Thorsby, Linetty and Jankto can all play either central midfield, on the flank or even in the hole and that allows them to switch between 4-4-2 and a diamond formation without a hitch. The second scheme clearly works better with Ramirez as no.10, but Claudio Ranieri probably will not be too daring in this one. As a matter of fact, the Uruguayan attacker has better chances to be fielded as right winger in a 4-5-1, they most conservative option, or as second-striker if he was indeed selected in the starting XI.
Despite what it looks like, their formations tend to be pretty narrow and the fullbacks are not used in very prominent fashion, although Tommaso Augello has been impressive after the hiatus, almost supplanting the regular Nicola Murru. Bartosz Bereszynski on the right flank is instead a defence-first player and will advance only with a clear lane.

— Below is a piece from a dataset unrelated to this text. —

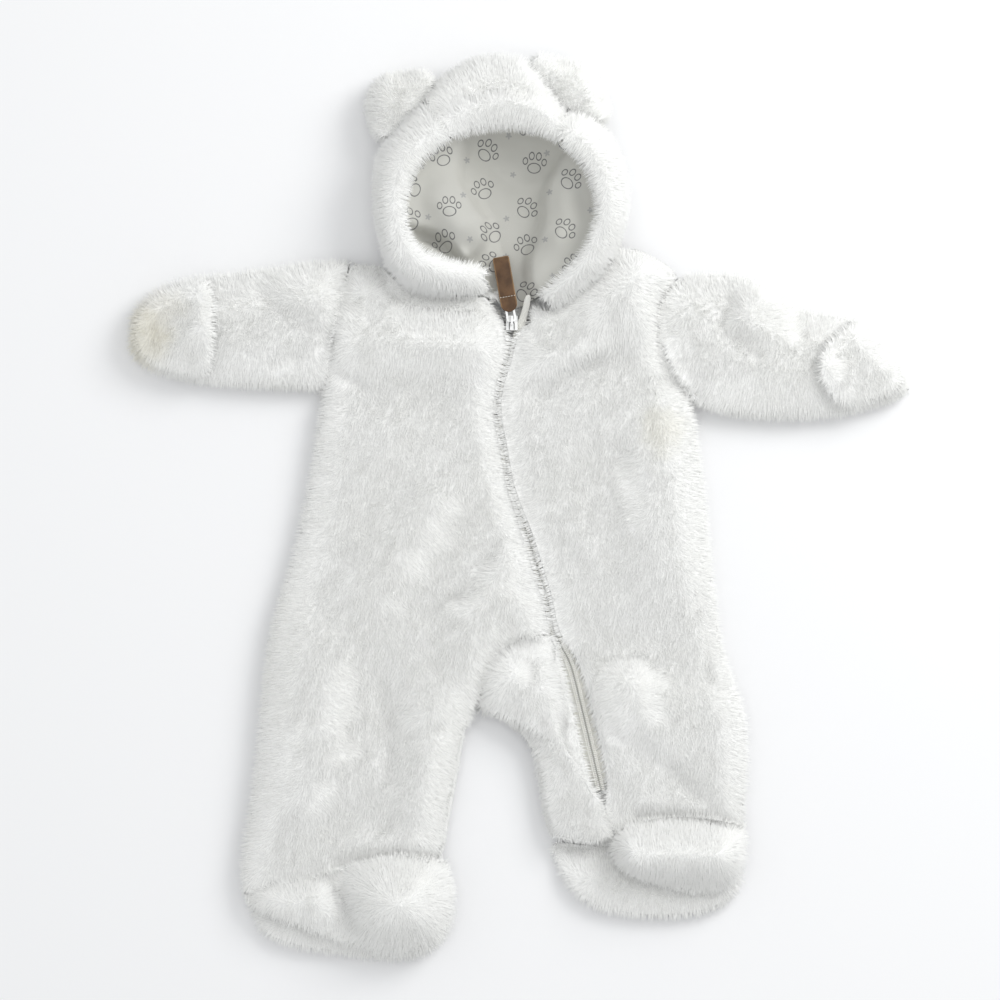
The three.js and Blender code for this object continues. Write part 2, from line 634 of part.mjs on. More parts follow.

They have a second starter that is out due to yellow-card accumulation: giant centre-back Omar Colley who, after a so-so first part of the season, had vastly improved in July. To make up for his absence, they can go with the equally big but a little raw Julian Chabot or with the rugged Lorenzo Tonelli, who recently came up from a knee injury.
They will not do it as blatantly and diligently as Udinese, but they too will sit back and clog the spaces, hoping the opportunity will come to bust out a fast-break and put their strikers in good position. Although, they are also not starving for points as the other Bianconeri and therefore they might be less feisty and not as on point.
4-4-2: Audero; Bereszysnki, Yoshida, Tonelli, Murru; Thorsby, Linetty, Bertolacci, Jankto; Gabbiadini, Quagliarella.